RECORDED INFORMATION:
◆ ◆ ◆ ◆

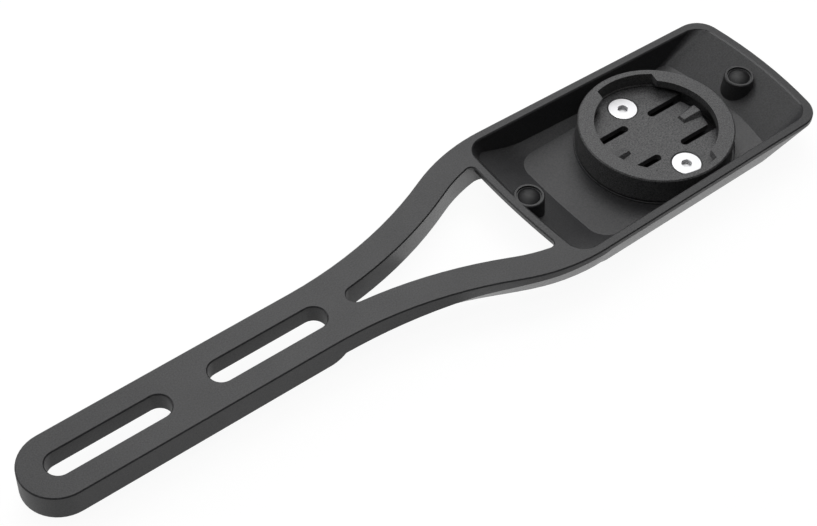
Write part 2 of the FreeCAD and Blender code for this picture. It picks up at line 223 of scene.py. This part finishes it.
def turnedSteel(recipe):
    shader = Shader(recipe["name"])
    grain = shader.noise(1.0 / recipe["grainSize"])
    bump = shader.bump(grain, 0.05, 0.00001)
    steel = shader.node(
        "ShaderNodeBsdfPrincipled",
        {},
        {
            "Base Color": shaded(recipe["colour"], 1.0),
            "Metallic": 1.0,
            "Roughness": (grain - 0.5) * 0.1 + recipe["roughness"],
            "Normal": bump,
        },
    )
    shader.surface(steel)
    return shader.material


bumperRubber = {
    "name": "black rubber",
    "colour": (0.012, 0.012, 0.013),
    "roughness": 0.5,
    "grainSize": 0.00018,
}


def rubber(recipe):
    shader = Shader(recipe["name"])
    grain = shader.noise(1.0 / recipe["grainSize"])
    colour = shader.between(grain, shaded(recipe["colour"], 0.8), shaded(recipe["colour"], 1.3))
    bump = shader.bump(grain, 0.3, 0.00002)
    skin = shader.node(
        "ShaderNodeBsdfPrincipled",
        {},
        {"Base Color": colour, "Roughness": (grain - 0.5) * 0.12 + recipe["roughness"], "Normal": bump},
    )
    shader.surface(skin)
    return shader.material


# Floor and light: a white sheet under soft light from behind and above, with a bright card below the tray

stage = {
    "floorX": 60.0,
    "floorDepth": 9.9,
    "floorSize": 3.0,
    "white": (0.86, 0.86, 0.86, 1.0),
    "shown": 1.10,
    "shadowShare": 0.15,
    "mirrored": 0.72,
    "card": 1.38,
    "cardStart": 0.062,
    "cardHalfWidth": 0.024,
    "worldLevel": 0.01,
    "shownWorld": 0.35,
}

# Where each softbox hangs, in degrees round from the far end and up from the floor, and its watts
softboxes = {"size": 0.5, "distance": 0.95, "aim": (0.06, 0.0, 0.0)}
lamps = [
    {"name": "main softbox", "round": 45.0, "up": 61.0, "power": 2.05},
    {"name": "left behind", "round": 70.0, "up": 46.0, "power": 0.85},
    {"name": "over the arm", "round": 205.0, "up": 74.0, "power": 1.35},
    {"name": "near left low", "round": 135.0, "up": 25.0, "power": 1.25},
    {"name": "far left low", "round": 45.0, "up": 25.0, "power": 0.95},
    {"name": "left above", "round": 90.0, "up": 60.0, "power": 0.65},
    {"name": "far end above", "round": 0.0, "up": 60.0, "power": 0.45},
]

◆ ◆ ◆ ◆

TASK BRIEF: Repeat the material from above exactly, word for word.

WRITTEN ANSWER:
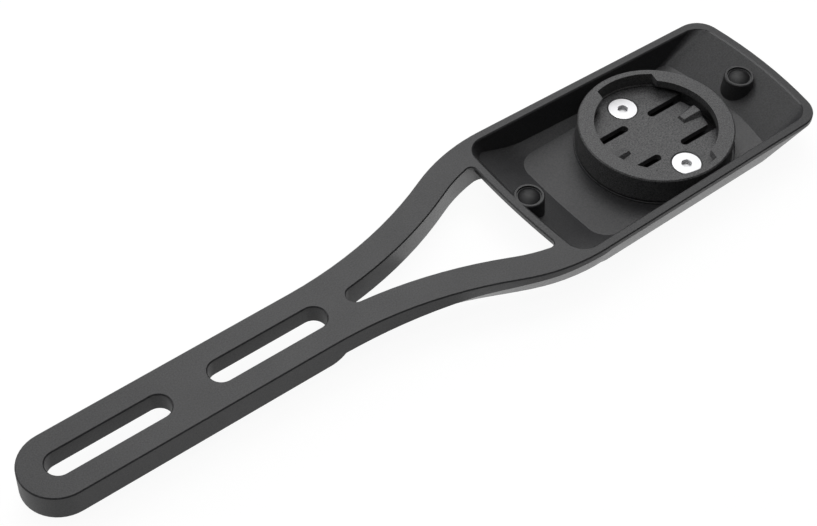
Write part 2 of the FreeCAD and Blender code for this picture. It picks up at line 223 of scene.py. This part finishes it.
def turnedSteel(recipe):
    shader = Shader(recipe["name"])
    grain = shader.noise(1.0 / recipe["grainSize"])
    bump = shader.bump(grain, 0.05, 0.00001)
    steel = shader.node(
        "ShaderNodeBsdfPrincipled",
        {},
        {
            "Base Color": shaded(recipe["colour"], 1.0),
            "Metallic": 1.0,
            "Roughness": (grain - 0.5) * 0.1 + recipe["roughness"],
            "Normal": bump,
        },
    )
    shader.surface(steel)
    return shader.material


bumperRubber = {
    "name": "black rubber",
    "colour": (0.012, 0.012, 0.013),
    "roughness": 0.5,
    "grainSize": 0.00018,
}


def rubber(recipe):
    shader = Shader(recipe["name"])
    grain = shader.noise(1.0 / recipe["grainSize"])
    colour = shader.between(grain, shaded(recipe["colour"], 0.8), shaded(recipe["colour"], 1.3))
    bump = shader.bump(grain, 0.3, 0.00002)
    skin = shader.node(
        "ShaderNodeBsdfPrincipled",
        {},
        {"Base Color": colour, "Roughness": (grain - 0.5) * 0.12 + recipe["roughness"], "Normal": bump},
    )
    shader.surface(skin)
    return shader.material


# Floor and light: a white sheet under soft light from behind and above, with a bright card below the tray

stage = {
    "floorX": 60.0,
    "floorDepth": 9.9,
    "floorSize": 3.0,
    "white": (0.86, 0.86, 0.86, 1.0),
    "shown": 1.10,
    "shadowShare": 0.15,
    "mirrored": 0.72,
    "card": 1.38,
    "cardStart": 0.062,
    "cardHalfWidth": 0.024,
    "worldLevel": 0.01,
    "shownWorld": 0.35,
}

# Where each softbox hangs, in degrees round from the far end and up from the floor, and its watts
softboxes = {"size": 0.5, "distance": 0.95, "aim": (0.06, 0.0, 0.0)}
lamps = [
    {"name": "main softbox", "round": 45.0, "up": 61.0, "power": 2.05},
    {"name": "left behind", "round": 70.0, "up": 46.0, "power": 0.85},
    {"name": "over the arm", "round": 205.0, "up": 74.0, "power": 1.35},
    {"name": "near left low", "round": 135.0, "up": 25.0, "power": 1.25},
    {"name": "far left low", "round": 45.0, "up": 25.0, "power": 0.95},
    {"name": "left above", "round": 90.0, "up": 60.0, "power": 0.65},
    {"name": "far end above", "round": 0.0, "up": 60.0, "power": 0.45},
]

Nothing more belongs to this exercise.